Analysis of Diesel Sprays Through Two-Dimensional Laser Light Scattering

wo-dimensional laser light scattering has been used in the study of atomization and dispersion processes of unsteady diesel sprays. Main features, calibrations and digital procedures of the technique have been presented and its diagnostics limits for dense sprays have been discussed in relation to test experiments performed on single droplets and dilute sprays. It has been preliminarily shown that the technique, taking advantage of its quantitative recording of calibrated scattering intensity, yields the evaluation or the signature of total surface area of the liquid according as the spray is dilute or dense.

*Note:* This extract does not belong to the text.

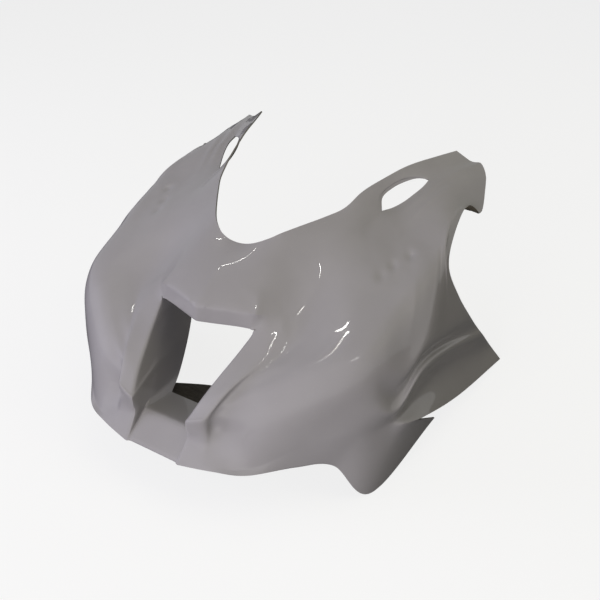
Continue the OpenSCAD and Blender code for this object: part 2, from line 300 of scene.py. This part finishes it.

Furthermore it has been shown that the visual examination of the scattering patterns from sections perpendicular to spray could be synthetized by two parameters, describing atomization and dispersion level, which are obtained by digital image processing. The synoptic analysis of these two parameters, determined for a single-hole diesel spray injected into a quiescent atmospheric environment, have evidenced different atomization regimes in different space-time positions. Two of these are clearly related to the needle displacement. During the needle lift the fuel is fragmented at the nozzle outlet, whereas during the needle shut off the atomization is a continuous process which evolves in a large space range. The main part of the liquid is fragmented, also in the inner region of the jet, at a distance from the nozzle (break-up length) shorter than that measured on stationary sprays. It is shown that unsteady fluid-dynamics of the liquid jet inside and outside the nozzle is essential in giving tentative mechanisms of atomization regimes and that time-varying injection effects are relevant to the knowledge of diesel combustion processes.